For release validation, run repobrain release-check --format text before packaging, then repobrain release-check --require-dist --format text after python -m build to confirm wheel/sdist artifacts include the React frontend assets.

Before a live demo, run repobrain demo-clean --format text to remove local test/build clutter such as pytest_work_*, root dist/, and cache directories while preserving webapp/dist for repobrain serve-web.

Example Query Output

{
  "query": "Where is payment retry logic implemented?",
  "intent": "locate",
  "top_files": [
    {
      "file_path": "app/services/retry_handler.py",
      "language": "python",
      "role": "service",
      "score": 3.18,
      "reasons": ["bm25", "reranked", "symbol:enqueue_payment_retry"]
    },
    {
      "file_path": "app/jobs/payment_retry_job.py",
      "language": "python",
      "role": "job",
      "score": 2.74,
      "reasons": ["bm25", "reranked"]
    }
  ],
  "confidence": 0.77
}

Configuration

RepoBrain reads repobrain.toml from the repository root.

[project]
name = "RepoBrain"
repo_roots = ["."]
state_dir = ".repobrain"
context_budget = 12000

[indexing]
exclude = [
  ".git",
  ".venv",
  "venv",
  "__pycache__",
  ".pytest_cache",
  ".pytest_tmp",
  "pytest_tmp",
  "pytest_tmp_run",
  "pytest-cache-files-*",
  "node_modules",
  "dist",
  "build",
  ".repobrain",
]
chunk_max_lines = 80
chunk_overlap_lines = 12

[parsing]
prefer_tree_sitter = true
tree_sitter_languages = ["python", "typescript", "javascript"]

[providers]
embedding = "local"
reranker = "local"

Remote providers are opt-in. Install .[providers], set the relevant API key in .env, and explicitly change repobrain.toml before RepoBrain sends code to Gemini, OpenAI, Voyage, or Cohere.

Cheap Gemini setup:

[providers]
embedding = "gemini"
reranker = "gemini"
gemini_embedding_model = "gemini-embedding-001"
gemini_output_dimensionality = 768
gemini_task_type = "SEMANTIC_SIMILARITY"
gemini_rerank_model = "gemini-2.5-flash"
gemini_models = ["gemini-2.5-flash", "gemini-2.5-flash-lite", "gemini-3-flash-preview"]

gemini_rerank_model is not locked to a single Gemini release.

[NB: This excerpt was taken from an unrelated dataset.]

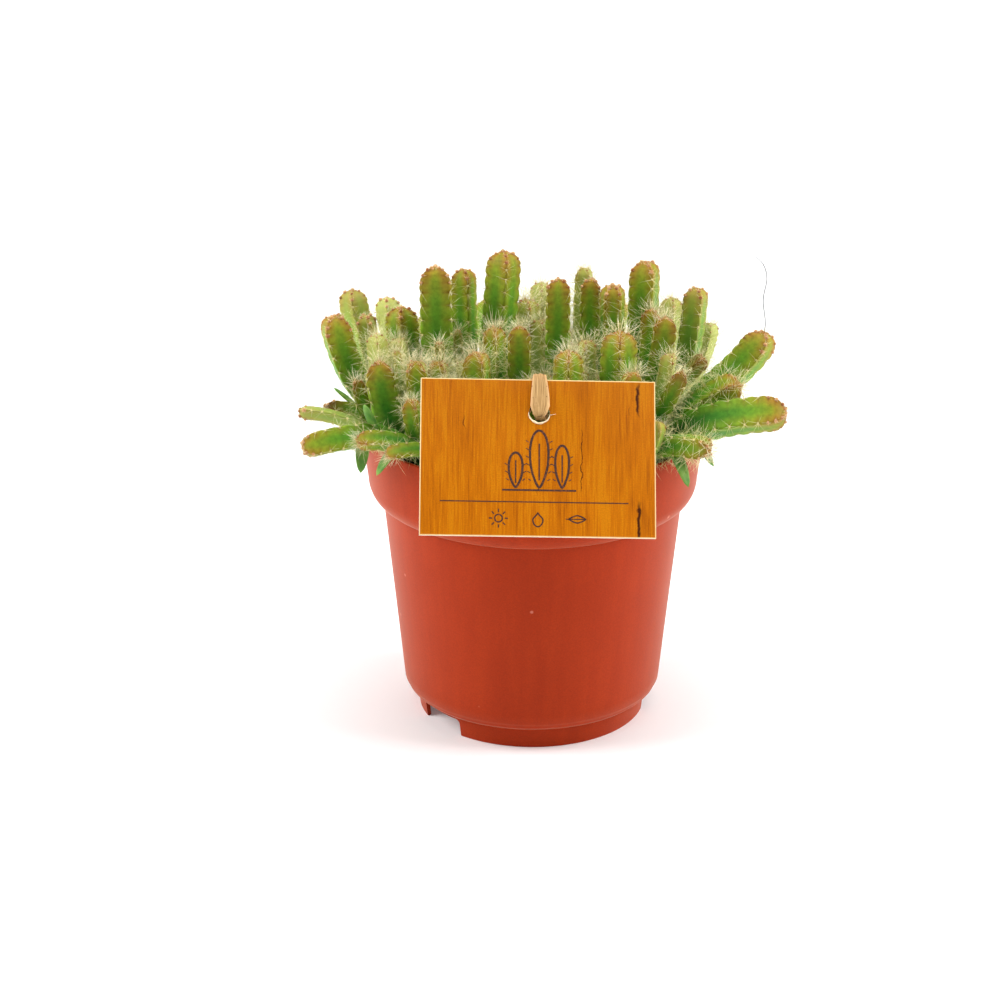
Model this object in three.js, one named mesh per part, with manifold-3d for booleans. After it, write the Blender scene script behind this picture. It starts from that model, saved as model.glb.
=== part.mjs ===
import * as THREE from 'three';
import { mergeVertices } from 'three/addons/utils/BufferGeometryUtils.js';
import Module from 'manifold-3d';

// A 12 cm nursery pot sown full of dragon fruit seedlings, with a card tag that leans on the
// rim and is tied to one of the seedlings. Millimetres, +Z up, the front of the pot towards -Y.
// The origin is on the pot's axis, at the level that its foot stands on.

const wasm = await Module();
wasm.setup();
const { degToRad, smoothstep, clamp, lerp } = THREE.MathUtils;
const up = new THREE.Vector3(0, 0, 1);

// The gap that keeps touching pieces apart, and the number of flats round the pot.
const gap = 0.3;
const potSides = 36;

// Pot: radii and levels of its outside, from the foot upwards.
const footRadius = 40.7;
const footTopRadius = 41.6;
const footTop = 7.6;
const mouldLineRadius = 44.9;
const mouldLineLevel = 9.9;
const bodyLowRadius = 46.0;
const bodyLowLevel = 11.6;
const bodyTopRadius = 53.0;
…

RepoBrain passes the configured string straight to the Gemini SDK, so you can switch between current supported models such as gemini-2.5-flash, gemini-3-flash-preview, or gemini-2.5-flash-preview-09-2025.

If you want automatic fallback when one Gemini rerank model hits quota or rate limits, set GEMINI_MODELS in .env as a comma-separated ordered pool. RepoBrain will keep the first healthy model active and move to the next one only for quota/rate-limit exhaustion errors.

Start from .env.example and fill GEMINI_API_KEY.

Design Principles

Local-first by default
Pluggable providers for local or cloud inference
Evidence before edit suggestion
Degrade gracefully when tree-sitter or remote SDKs are unavailable
Keep the repo runnable without heavyweight infrastructure

Comparison To Naive AI Code Search

Capability	Naive agent scan	RepoBrain
File discovery	heuristic guessing	indexed hybrid retrieval
Flow tracing	shallow grep	symbol + import + call-edge hints
Edit target ranking	implicit intuition	explicit scored suggestions
Confidence	rarely stated	explicit score + warnings
Transport	chat-only	CLI + stdio MCP-style adapter

Docs

Release Track

0.1.x: runnable MVP, local indexing, hybrid retrieval, edit targets
0.2.x: parser quality upgrade, better graph extraction, stronger retrieval fusion
0.3.x: confidence calibration, stronger impact analysis, safer change context
0.5.x: provider adapters and richer MCP ergonomics
1.0.0: trusted local codebase memory product with stable contracts

See the detailed breakdown in ROADMAP.md and docs/releases.md.

Status

This repository is a runnable MVP focused on clean architecture, testability, and a strong OSS launch narrative.